** What the task asks **
The data below must be copied in full and without any change.

** Dataset excerpt **
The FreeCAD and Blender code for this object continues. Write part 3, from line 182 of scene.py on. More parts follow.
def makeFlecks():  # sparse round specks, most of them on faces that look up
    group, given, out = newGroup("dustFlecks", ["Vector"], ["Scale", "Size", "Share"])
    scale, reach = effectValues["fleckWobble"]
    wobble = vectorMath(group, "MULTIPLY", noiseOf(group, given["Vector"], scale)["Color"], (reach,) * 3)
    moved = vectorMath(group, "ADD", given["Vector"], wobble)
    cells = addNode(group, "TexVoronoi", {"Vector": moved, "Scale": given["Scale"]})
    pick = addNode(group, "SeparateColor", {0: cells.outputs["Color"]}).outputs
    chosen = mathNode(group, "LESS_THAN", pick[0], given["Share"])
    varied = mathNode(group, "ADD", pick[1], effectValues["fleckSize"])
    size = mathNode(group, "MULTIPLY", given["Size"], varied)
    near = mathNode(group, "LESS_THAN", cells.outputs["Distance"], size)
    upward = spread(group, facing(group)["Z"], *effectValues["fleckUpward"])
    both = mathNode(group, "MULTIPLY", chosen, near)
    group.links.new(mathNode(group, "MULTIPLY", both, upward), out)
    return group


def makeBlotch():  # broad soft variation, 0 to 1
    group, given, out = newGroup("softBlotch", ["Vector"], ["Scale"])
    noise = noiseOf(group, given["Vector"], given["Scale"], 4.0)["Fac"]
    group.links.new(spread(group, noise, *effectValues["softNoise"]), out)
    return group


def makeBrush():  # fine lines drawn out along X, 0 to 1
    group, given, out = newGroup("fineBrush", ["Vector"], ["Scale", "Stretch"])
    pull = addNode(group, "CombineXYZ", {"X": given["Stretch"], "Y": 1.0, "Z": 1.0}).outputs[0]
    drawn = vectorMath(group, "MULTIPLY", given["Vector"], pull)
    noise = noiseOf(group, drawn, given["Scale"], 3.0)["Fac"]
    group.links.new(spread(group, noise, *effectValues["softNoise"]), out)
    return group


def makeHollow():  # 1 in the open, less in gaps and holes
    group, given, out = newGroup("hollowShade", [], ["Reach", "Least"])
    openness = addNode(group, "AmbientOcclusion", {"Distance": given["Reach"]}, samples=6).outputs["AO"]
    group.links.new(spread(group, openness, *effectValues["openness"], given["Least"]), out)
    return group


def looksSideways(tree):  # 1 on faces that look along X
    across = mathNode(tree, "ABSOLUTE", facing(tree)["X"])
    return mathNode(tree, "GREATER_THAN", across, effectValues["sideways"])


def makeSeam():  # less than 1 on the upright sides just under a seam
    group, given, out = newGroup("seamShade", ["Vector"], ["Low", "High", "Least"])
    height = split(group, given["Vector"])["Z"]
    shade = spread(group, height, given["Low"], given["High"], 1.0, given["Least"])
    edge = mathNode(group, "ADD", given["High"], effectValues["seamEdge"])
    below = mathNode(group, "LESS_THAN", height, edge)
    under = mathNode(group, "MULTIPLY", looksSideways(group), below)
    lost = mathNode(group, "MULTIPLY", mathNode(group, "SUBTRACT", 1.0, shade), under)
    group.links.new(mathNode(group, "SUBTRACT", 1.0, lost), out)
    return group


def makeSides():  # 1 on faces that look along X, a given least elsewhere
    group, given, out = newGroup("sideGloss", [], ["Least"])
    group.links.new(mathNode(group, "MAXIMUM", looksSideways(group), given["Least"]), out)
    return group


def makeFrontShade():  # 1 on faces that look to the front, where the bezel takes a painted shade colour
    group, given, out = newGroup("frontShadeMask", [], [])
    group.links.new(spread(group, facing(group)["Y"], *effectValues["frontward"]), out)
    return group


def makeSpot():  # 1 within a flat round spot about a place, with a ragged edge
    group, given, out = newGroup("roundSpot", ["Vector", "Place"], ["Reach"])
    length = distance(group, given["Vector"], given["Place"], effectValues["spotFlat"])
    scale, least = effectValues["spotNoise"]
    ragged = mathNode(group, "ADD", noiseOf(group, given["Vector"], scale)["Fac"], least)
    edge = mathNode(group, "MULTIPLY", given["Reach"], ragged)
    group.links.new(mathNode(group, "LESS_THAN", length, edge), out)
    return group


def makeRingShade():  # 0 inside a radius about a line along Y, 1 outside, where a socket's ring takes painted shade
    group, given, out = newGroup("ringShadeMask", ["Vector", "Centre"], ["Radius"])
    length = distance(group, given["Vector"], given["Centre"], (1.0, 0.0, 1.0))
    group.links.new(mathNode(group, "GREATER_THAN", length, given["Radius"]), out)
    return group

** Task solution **
The FreeCAD and Blender code for this object continues. Write part 3, from line 182 of scene.py on. More parts follow.
def makeFlecks():  # sparse round specks, most of them on faces that look up
    group, given, out = newGroup("dustFlecks", ["Vector"], ["Scale", "Size", "Share"])
    scale, reach = effectValues["fleckWobble"]
    wobble = vectorMath(group, "MULTIPLY", noiseOf(group, given["Vector"], scale)["Color"], (reach,) * 3)
    moved = vectorMath(group, "ADD", given["Vector"], wobble)
    cells = addNode(group, "TexVoronoi", {"Vector": moved, "Scale": given["Scale"]})
    pick = addNode(group, "SeparateColor", {0: cells.outputs["Color"]}).outputs
    chosen = mathNode(group, "LESS_THAN", pick[0], given["Share"])
    varied = mathNode(group, "ADD", pick[1], effectValues["fleckSize"])
    size = mathNode(group, "MULTIPLY", given["Size"], varied)
    near = mathNode(group, "LESS_THAN", cells.outputs["Distance"], size)
    upward = spread(group, facing(group)["Z"], *effectValues["fleckUpward"])
    both = mathNode(group, "MULTIPLY", chosen, near)
    group.links.new(mathNode(group, "MULTIPLY", both, upward), out)
    return group


def makeBlotch():  # broad soft variation, 0 to 1
    group, given, out = newGroup("softBlotch", ["Vector"], ["Scale"])
    noise = noiseOf(group, given["Vector"], given["Scale"], 4.0)["Fac"]
    group.links.new(spread(group, noise, *effectValues["softNoise"]), out)
    return group


def makeBrush():  # fine lines drawn out along X, 0 to 1
    group, given, out = newGroup("fineBrush", ["Vector"], ["Scale", "Stretch"])
    pull = addNode(group, "CombineXYZ", {"X": given["Stretch"], "Y": 1.0, "Z": 1.0}).outputs[0]
    drawn = vectorMath(group, "MULTIPLY", given["Vector"], pull)
    noise = noiseOf(group, drawn, given["Scale"], 3.0)["Fac"]
    group.links.new(spread(group, noise, *effectValues["softNoise"]), out)
    return group


def makeHollow():  # 1 in the open, less in gaps and holes
    group, given, out = newGroup("hollowShade", [], ["Reach", "Least"])
    openness = addNode(group, "AmbientOcclusion", {"Distance": given["Reach"]}, samples=6).outputs["AO"]
    group.links.new(spread(group, openness, *effectValues["openness"], given["Least"]), out)
    return group


def looksSideways(tree):  # 1 on faces that look along X
    across = mathNode(tree, "ABSOLUTE", facing(tree)["X"])
    return mathNode(tree, "GREATER_THAN", across, effectValues["sideways"])


def makeSeam():  # less than 1 on the upright sides just under a seam
    group, given, out = newGroup("seamShade", ["Vector"], ["Low", "High", "Least"])
    height = split(group, given["Vector"])["Z"]
    shade = spread(group, height, given["Low"], given["High"], 1.0, given["Least"])
    edge = mathNode(group, "ADD", given["High"], effectValues["seamEdge"])
    below = mathNode(group, "LESS_THAN", height, edge)
    under = mathNode(group, "MULTIPLY", looksSideways(group), below)
    lost = mathNode(group, "MULTIPLY", mathNode(group, "SUBTRACT", 1.0, shade), under)
    group.links.new(mathNode(group, "SUBTRACT", 1.0, lost), out)
    return group


def makeSides():  # 1 on faces that look along X, a given least elsewhere
    group, given, out = newGroup("sideGloss", [], ["Least"])
    group.links.new(mathNode(group, "MAXIMUM", looksSideways(group), given["Least"]), out)
    return group


def makeFrontShade():  # 1 on faces that look to the front, where the bezel takes a painted shade colour
    group, given, out = newGroup("frontShadeMask", [], [])
    group.links.new(spread(group, facing(group)["Y"], *effectValues["frontward"]), out)
    return group


def makeSpot():  # 1 within a flat round spot about a place, with a ragged edge
    group, given, out = newGroup("roundSpot", ["Vector", "Place"], ["Reach"])
    length = distance(group, given["Vector"], given["Place"], effectValues["spotFlat"])
    scale, least = effectValues["spotNoise"]
    ragged = mathNode(group, "ADD", noiseOf(group, given["Vector"], scale)["Fac"], least)
    edge = mathNode(group, "MULTIPLY", given["Reach"], ragged)
    group.links.new(mathNode(group, "LESS_THAN", length, edge), out)
    return group


def makeRingShade():  # 0 inside a radius about a line along Y, 1 outside, where a socket's ring takes painted shade
    group, given, out = newGroup("ringShadeMask", ["Vector", "Centre"], ["Radius"])
    length = distance(group, given["Vector"], given["Centre"], (1.0, 0.0, 1.0))
    group.links.new(mathNode(group, "GREATER_THAN", length, given["Radius"]), out)
    return group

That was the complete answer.